Do you regard yourself as a ‘celebrity chef’?

I wouldn’t describe myself as a celebrity; ‘a well-known chef’, is more like it. I’ve always preferred cooking to television work, and only appeared on TV as a by-product of being a chef. Whereas with some celebrities, the television career seems to come first.

It’s all part and parcel of what we do, and it’s about getting the message out there. If we’re not communicating at that sort of level, then we’re not doing our job. But I feel indifferent about promoting myself in that way. It’s the same with social media; I’m just too busy doing other things to think about it. 

Are you nervous about what the critics will say?

I’ve managed to develop a thick skin over the years, and I’m mature enough to be able to read between the lines and take it on the chin, especially if it’s valid.

I know that a lot of young chefs get annoyed, but sometimes, the critic can make a fair point, and it’s useful feedback. And if it’s just someone’s personal view, it’s important to stay confident in what you’re doing and not be distracted.

You worked with Gordon Ramsay for many years. Is it fair to describe him as your greatest mentor?

Yes, absolutely. He remains a very important figure, both globally and in my life. He’s done so much for our industry – more than he gets credit for. His professionalism is what’s got a lot of young people into cooking, and he’s a great mentor of mine. I’m very lucky to be able to get his advice, and we have a fantastic relationship.

It was he who told me about this site, and his success is reflected by his hard work.
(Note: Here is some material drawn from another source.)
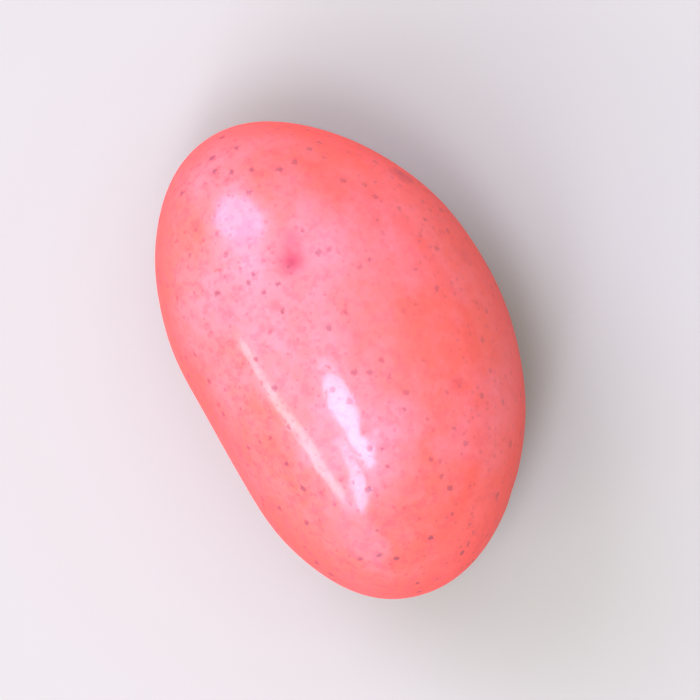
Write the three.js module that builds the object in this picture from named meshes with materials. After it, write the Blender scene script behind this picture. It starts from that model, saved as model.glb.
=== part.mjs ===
// One jelly bean, lying on its broad side. It is a single piece: a soft centre inside a hard, glazed sugar
// shell, with nothing of the centre showing, so the solid is one closed body.
//
// Millimetres, +Z up. X runs from tip to tip, the hollow belly faces -Y and the rounded back faces +Y.
// The origin is at the middle of the bean's box, on the surface that it rests on.

import * as THREE from "three";
import { mergeVertices } from "three/addons/utils/BufferGeometryUtils.js";

// Driving dimensions
const LENGTH = 16.5; // tip to tip
const WIDTH = 10.5; // belly to back
const THICKNESS = 9.1; // resting spot to crown

// Form, each as a share of the half size that it shapes
const BEND = 0.12; // how far the tips lean towards the belly, of half the width
const BELLY_HOLLOW = 0.085; // depth of the hollow in the belly, of half the width
const BELLY_MIDDLE = 0.17; // where the hollow is deepest, from the middle towards +X, of half the length
const BELLY_REACH = 0.45; // how far the hollow reaches to each side, of half the length
const TIP_FULLNESS = 0.2; // how much thicker the tips are than an ellipse's, of half the thickness
const FLOOR_LEVEL = -0.94; // where the moulded underside flattens, of half the thickness
const FLOOR_SOFTNESS = 0.07; // how gently the sides run into it, of half the thickness
const SPOT_LEVEL = -0.908; // the small flat spot that the bean rests on, of half the thickness

// Swells of the sugar shell, which builds up unevenly while the bean tumbles in the pan
const SWELL_COUNT = 30;
const SWELL_HEIGHT = 0.012; // of the distance from the bean's middle
const SWELL_SPREAD = 0.07; // 1 minus the cosine of the angle at which a swell fades
const SWELL_RHYTHM = 0.9; // step through the sine that sets each swell's height
const GOLDEN_ANGLE = Math.PI * (3 - Math.sqrt(5));

const GRID = 22; // squares along each side of the six-faced grid
const MERGE_DISTANCE = 1e-5;

// The swells sit at evenly spread directions, and rise or sink by a sine of their number.
function makeSwells() {
  const swells = [];
  for (let i = 0; i < SWELL_COUNT; i++) {
    const along = 1 - (2 * (i + 0.5)) / SWELL_COUNT;
    const around = i * GOLDEN_ANGLE;
    const radius = Math.sqrt(1 - along * along);
    swells.push({
      direction: new THREE.Vector3(along, radius * Math.cos(around), radius * Math.sin(around)),
      height: SWELL_HEIGHT * Math.sin(SWELL_RHYTHM * (i + 1)),
    });
  }
  return swells;
}

// How much the shell stands out in a direction, as a share of the distance from the middle
function shellSwell(direction, swells) {
  let sum = 0;
  for (const swell of swells) {
    sum += swell.height * Math.exp((direction.dot(swell.direction) - 1) / SWELL_SPREAD);
  }
  return sum;
}

// Keeps a height above a level, with a rounded run into it
function softFloor(height, level, softness) {
  return level + softness * Math.log1p(Math.exp((height - level) / softness));
}

// The bean's surface in a direction from its middle, in units of half the length, width and thickness
function beanSurface(direction, swells) {
  const reach = 1 + shellSwell(direction, swells);
  const x = direction.x * reach;
  const facingBelly = Math.max(0, -direction.y) ** 2;
  const hollow = BELLY_HOLLOW * facingBelly * Math.exp(-(((x - BELLY_MIDDLE) / BELLY_REACH) ** 2));
  const y = direction.y * reach - BEND * x * x + hollow;
  const height = direction.z * reach * (1 + TIP_FULLNESS * x * x);
  const resting = softFloor(height, FLOOR_LEVEL, FLOOR_SOFTNESS);
  const z = Math.max(resting, SPOT_LEVEL);
  return new THREE.Vector3(x, y, z);
}

// A cube's grid blown up to a ball and pressed into the bean, then set to its true size where it rests
function beanGeometry() {
  const swells = makeSwells();
  const box = new THREE.BoxGeometry(2, 2, 2, GRID, GRID, GRID);
  box.deleteAttribute("normal");
  box.deleteAttribute("uv");
  const geometry = mergeVertices(box, MERGE_DISTANCE);
  const position = geometry.getAttribute("position");
  const evenStep = Math.PI / 4; // spreads the grid lines evenly over each face of the ball
  for (let i = 0; i < position.count; i++) {
    const corner = new THREE.Vector3().fromBufferAttribute(position, i);
    const direction = new THREE.Vector3(
      Math.tan(corner.x * evenStep),
      Math.tan(corner.y * evenStep),
      Math.tan(corner.z * evenStep),
    ).normalize();
    position.setXYZ(i, ...beanSurface(direction, swells).toArray());
  }
  geometry.computeBoundingBox();
  const size = geometry.boundingBox.getSize(new THREE.Vector3());
  const middle = geometry.boundingBox.getCenter(new THREE.Vector3());
  geometry.translate(-middle.x, -middle.y, -geometry.boundingBox.min.z);
  geometry.scale(LENGTH / size.x, WIDTH / size.y, THICKNESS / size.z);
  geometry.computeVertexNormals();
  return geometry;
}

// Coral sugar shell under a confectioner's glaze
function glazedShell() {
  return new THREE.MeshStandardMaterial({ color: 0xf4706c, roughness: 0.25, metalness: 0 });
}

const bean = new THREE.Mesh(beanGeometry(), glazedShell());
bean.name = "bean";

const group = new THREE.Group();
group.add(bean);

export default group;
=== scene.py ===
# %% [markdown]
# # A jelly bean
# A jelly bean is one piece of confectionery. A soft centre is cast in starch, which gives the curved
# form and the flattish underside. It then tumbles in a rotating pan while sugar syrup dries on it, coat
# after coat. The last coat is a confectioner's glaze, and that is what shines.
#
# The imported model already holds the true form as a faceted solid. This scene makes the fine surface
# over the same form, and gives it a colour that runs from coral to pink, sugar specks, small dimples
# and a glaze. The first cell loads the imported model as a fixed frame, and notes its box before anything
# is added.

import math

import bpy
import numpy as np
from mathutils import Matrix, Vector


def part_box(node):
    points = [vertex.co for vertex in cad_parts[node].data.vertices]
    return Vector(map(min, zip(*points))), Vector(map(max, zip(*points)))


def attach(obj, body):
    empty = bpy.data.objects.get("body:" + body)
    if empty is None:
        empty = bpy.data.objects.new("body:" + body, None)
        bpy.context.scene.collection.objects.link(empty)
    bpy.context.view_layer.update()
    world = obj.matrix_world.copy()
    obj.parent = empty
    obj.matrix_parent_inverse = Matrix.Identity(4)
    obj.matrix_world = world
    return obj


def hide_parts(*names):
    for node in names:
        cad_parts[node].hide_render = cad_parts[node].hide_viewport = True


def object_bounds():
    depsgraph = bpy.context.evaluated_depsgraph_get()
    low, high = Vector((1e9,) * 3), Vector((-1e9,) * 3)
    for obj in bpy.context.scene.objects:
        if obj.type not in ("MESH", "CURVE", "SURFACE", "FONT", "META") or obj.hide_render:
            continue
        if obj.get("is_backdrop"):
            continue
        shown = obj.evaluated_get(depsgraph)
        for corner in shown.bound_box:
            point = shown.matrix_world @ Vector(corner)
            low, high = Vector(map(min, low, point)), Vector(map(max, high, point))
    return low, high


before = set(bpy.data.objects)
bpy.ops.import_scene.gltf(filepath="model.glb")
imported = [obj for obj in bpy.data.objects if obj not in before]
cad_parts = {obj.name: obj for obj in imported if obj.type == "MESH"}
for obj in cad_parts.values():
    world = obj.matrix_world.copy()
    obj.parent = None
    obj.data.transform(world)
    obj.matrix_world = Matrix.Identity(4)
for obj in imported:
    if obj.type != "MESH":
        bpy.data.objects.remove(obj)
cad_low, cad_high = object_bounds()
MM = 0.001  # the frame is in metres, and a bean is easier to think of in millimetres
bean_low, bean_high = (np.array(corner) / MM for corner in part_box("bean"))
bean_size = bean_high - bean_low
print("the bean's box in mm:", bean_size.round(2))

# %% [markdown]
# # Camera
# The bean is seen from straight above, with its length turned away from the picture's sideways axis. A
# wide lens close by would swell the crown, so a long lens stands well back, and the picture is nearly
# free of perspective. Turning the camera about the line of sight, instead of turning the bean, keeps
# the bean in its own frame.

# %% Camera from straight above
PICTURE_TURN = math.radians(64.3)  # from the picture's sideways axis to the bean's length
CAMERA_HEIGHT = 400 * MM
VIEW_WIDTH = 22.8 * MM  # what the square picture takes in, at the bean's middle
SENSOR_WIDTH = 36  # Blender's own unit for lens and sensor, the millimetre
CLIP_START, CLIP_END = 10 * MM, 10_000 * MM  # the nearest and farthest that the camera sees

picture_right = Vector((math.cos(PICTURE_TURN), math.sin(PICTURE_TURN), 0))
picture_up = Vector((-math.sin(PICTURE_TURN), math.cos(PICTURE_TURN), 0))
straight_up = Vector((0, 0, 1))
middle_height = bean_size[2] / 2 * MM

camera_data = bpy.data.cameras.new("camera")
camera_data.sensor_width = SENSOR_WIDTH
camera_data.lens = SENSOR_WIDTH * (CAMERA_HEIGHT - middle_height) / VIEW_WIDTH
camera_data.clip_start = CLIP_START
camera_data.clip_end = CLIP_END
camera = bpy.data.objects.new("camera", camera_data)
camera.matrix_world = Matrix.Translation((0, 0, CAMERA_HEIGHT)) @ Matrix.Rotation(PICTURE_TURN, 4, "Z")
bpy.context.scene.collection.objects.link(camera)
bpy.context.scene.camera = camera
print("camera lens in mm:", round(camera_data.lens))

# %% [markdown]
# # Floor
# The bean lies on a plain, pale, matt surface, so that nothing competes with it. A single square face
# is enough, so wide that its edge lies far off. The light over it is a little violet, so the paint is a
# little green, and the two together look nearly neutral.

# %% Pale floor
FLOOR_HALF = 400 * MM  # from the middle to each edge
FLOOR_COLOUR = (0.33, 0.41, 0.29, 1)
FLOOR_ROUGHNESS = 0.8


def set_inputs(node, values):
    """Sets a node's inputs by their names."""
    for name, value in values.items():
        node.inputs[name].default_value = value


def principled(name):
    """Returns a new material and its Principled shader."""
    material = bpy.data.materials.new(name)
    material.use_nodes = True
    return material, material.node_tree.nodes["Principled BSDF"]


floor_mesh = bpy.data.meshes.new("floor")
floor_corners = [(x * FLOOR_HALF, y * FLOOR_HALF, 0) for x, y in ((-1, -1), (1, -1), (1, 1), (-1, 1))]
floor_mesh.from_pydata(floor_corners, [], [(0, 1, 2, 3)])
floor = bpy.data.objects.new("floor", floor_mesh)
bpy.context.scene.collection.objects.link(floor)
floor_paint, floor_shader = principled("pale floor")
set_inputs(floor_shader, {"Base Color": FLOOR_COLOUR, "Roughness": FLOOR_ROUGHNESS})
floor_mesh.materials.append(floor_paint)
floor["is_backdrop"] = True
print("floor reaches", FLOOR_HALF / MM, "mm each way")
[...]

Royal Hospital Road, where I was head chef, still feels like my home, but everyone’s got a journey, and I had to move on.  

Charlotte potato with beurre blanc, herring and trout roe courtesy of Clare Smyth/Core

Who else has inspired you?

I began my career at 15, and the greatest mentors in my life have been Gordon and Alain Ducasse; I spent a couple of years working with Ducasse in Monaco, and I loved every day that I was in that kitchen. I could have stayed a lot longer, but then I was offered the chance to be head chef at a three Michelin-starred restaurant, and the rest is history.

They are two of the greatest chefs of all time; Alain, perhaps the greatest of all time. The way that they manage their kitchens and their ethos is incredible.

Do you still find that professional kitchens are a testosterone-laden environment?

Everything at the top level is hard, and it’s all about hard work and dedication. Female chefs have always been there, but it’s a male-dominated industry, and I don’t have the answers for that. I have one female chef, out of sixteen; they just aren’t there.

Obviously, there are lots of great women cooking, who aren’t being shouted about enough – Rachel (Humphrey) at Le Gavroche, for instance – but nobody is talking about them. And I don’t know why that is; perhaps it’s because of the hours, or women wanting a family. But nothing ever held me back; I just got on with the job.


What advice would you give to younger chefs?

Build a solid foundation early in your career, as otherwise you’re never going to have that opportunity. For some young people, it’s all about looking cool on Instagram, but for the ones who are investing in themselves, and not going in for instant gratification, it’s going to lead to a great career.

That goes equally for front of house as back of house. There are three parts to a restaurant; the food, the wine and the service, all of which are equally important.

Where do you enjoy going to relax?

I like going out, and of course eating out. I’m especially fond of Asian food, so I love going to fun places like Andrew Wong and Park Chinois. But there are lots of great places to visit, all of which are really good quality; it’s been so nice to see them open and carry on doing well.

And finally, you won an MBE in 2013. How did it feel when you won it?

Not that many people in the industry have won the award, so I felt really honoured. It was really great not to get recognition just from the industry, but from the outside as well. It’s one of the things that I’m proudest of in my career.